First, thank you for your response. It's impressive, and completely explanatory.

The view position changes how we see prism angles . I'm interested in what the projection matrix does to the prism. It's often said that projection "crushes" one dimension on the plane.

But that's not really how it works. Instead a projection transform rotates points into a new configuration.

Stand in front a door, so that you can see both the door and neighboring walls clearly. The door is a plane with a surface that's at a 60 degree angle.

A projection matrix squeezes the z-dimension. The view frustum rotates from, say, 40 degrees to 90 degrees. The door rotates from 60 to around 75 degrees. This isn't what the viewer sees, it's only the math.

As you noted, the viewer sets the scene. The viewer's sight lines intersect points in 3D or 2D alike. If the same sight lines intersect the door in 3D reality and when looking at a 2D monitor, then 2D looks like 3D.

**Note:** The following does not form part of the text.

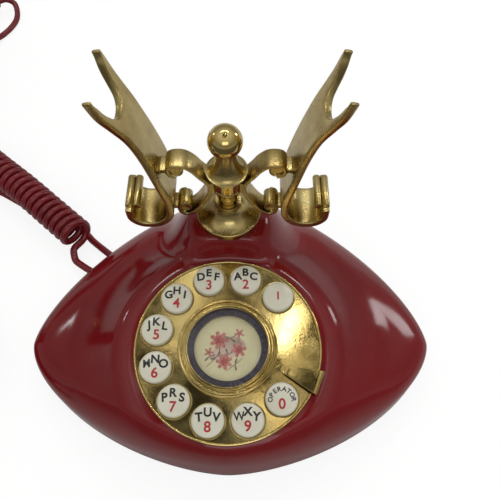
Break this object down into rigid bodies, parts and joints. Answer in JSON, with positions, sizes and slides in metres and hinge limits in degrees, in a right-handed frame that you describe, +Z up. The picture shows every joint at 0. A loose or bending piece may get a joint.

Mathematically, however, it's mapped from a different location. A point on the conical frustum door, D1, at x1,y1,z1, is transformed to square, orthogonal frustum position x2,y2,z2. That maps to a screen position x3,y3.

In order to achieve this effect, every point in 3D has to rotate to 90 degrees. In the conical frustum each point, as a vector, has a unique angle to the near plane. Each vector rotates to 90 degrees from where it started, at 80, 60, 45 degrees, etc. The projection matrix performs this rotation.

If the frustum edge is angled at 40 degrees, it rotates 50 more to fit the orthogonal frustum. A surface at 60 degrees, to the left of the center line, will rotate 30 degrees.

Once rotated, the vectors map to the right sight lines as they intersect the screen.

I was confused at first, because it's a roundabout way to generate a 2D scene.